I’ll construct a counterexample.
Define the “evidence relation” R to mean that when I’m in w1, I think I might be in w2. Define Obs(X) to mean that I think I’m within the set of worlds X. (That is to say, X is equal to, or a superset of, the worlds I think I might be in.) The “information set at a world w” is the set of worlds I think I might be in at w. To “know” a proposition X is to Obs(X); that is, to rule out worlds where X is not the case.
Obs(X) → Obs(Obs(X)) implies that R is transitive: if I think I might be in a world w2, then I must think I might be in any world w2 would think it might be in. Otherwise, I think I might be in a world w2 where I thought I might be in some world w3, which I don’t currently think I might be in. In other words, the information set at w2 contains something which the information set at w1 does not contain. Setting X to be something that’s false in w3 but true in w1 and w2, we see that Obs(X) but not Obs(Obs(X)), contradicting our initial assumption.
Indeed, Obs(X) → Obs(Obs(X)) is equivalent to transitivity of R.

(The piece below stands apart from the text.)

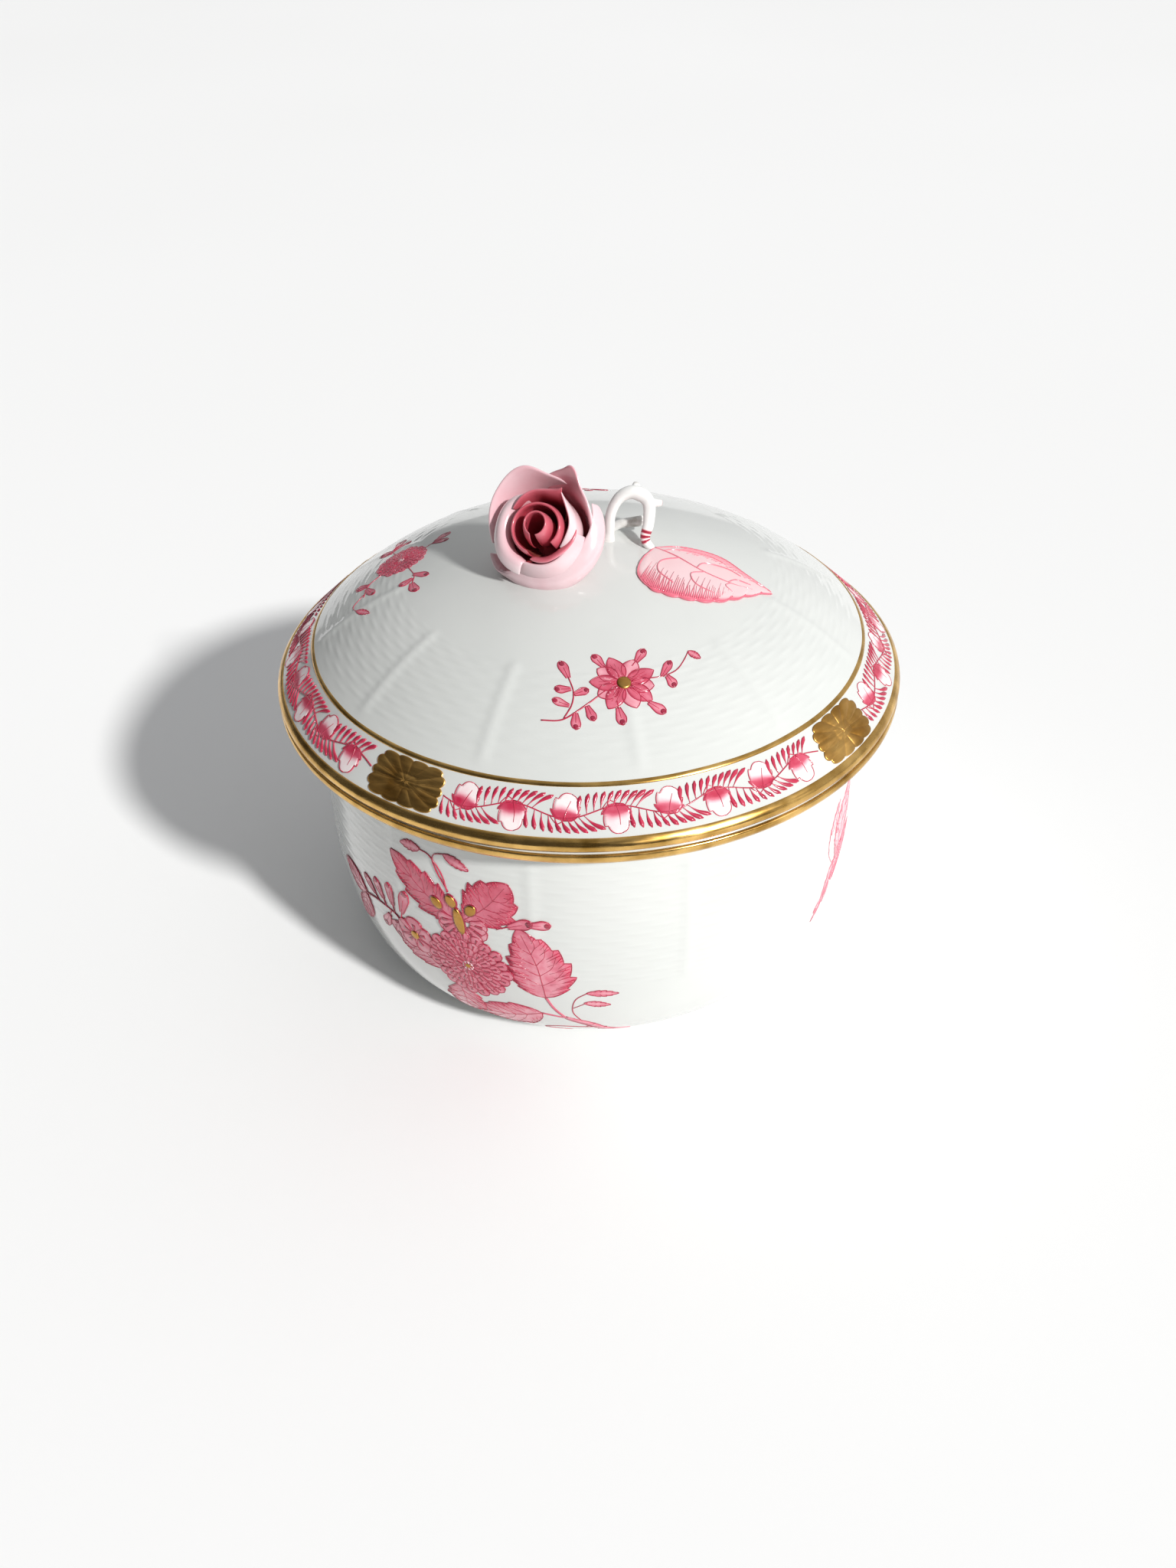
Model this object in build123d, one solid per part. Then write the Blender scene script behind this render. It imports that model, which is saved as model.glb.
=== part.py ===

But transitivity of R is implausible for an agent embedded in the physical world. For example, if I observe a coffee cup on a table, I can only measure its location to within some measurement error. For every possible location of the coffee cup, the information set includes a small region around that precise location. Transitivity says that if we can always slide the coffee cup by 1mm to make an indistinguishable observation, then we must be able to slide it by Xmm for any X. So, if we accept both transitivity and realistic imprecision of measurement, we are forced to conclude that the coffee cup could be anywhere.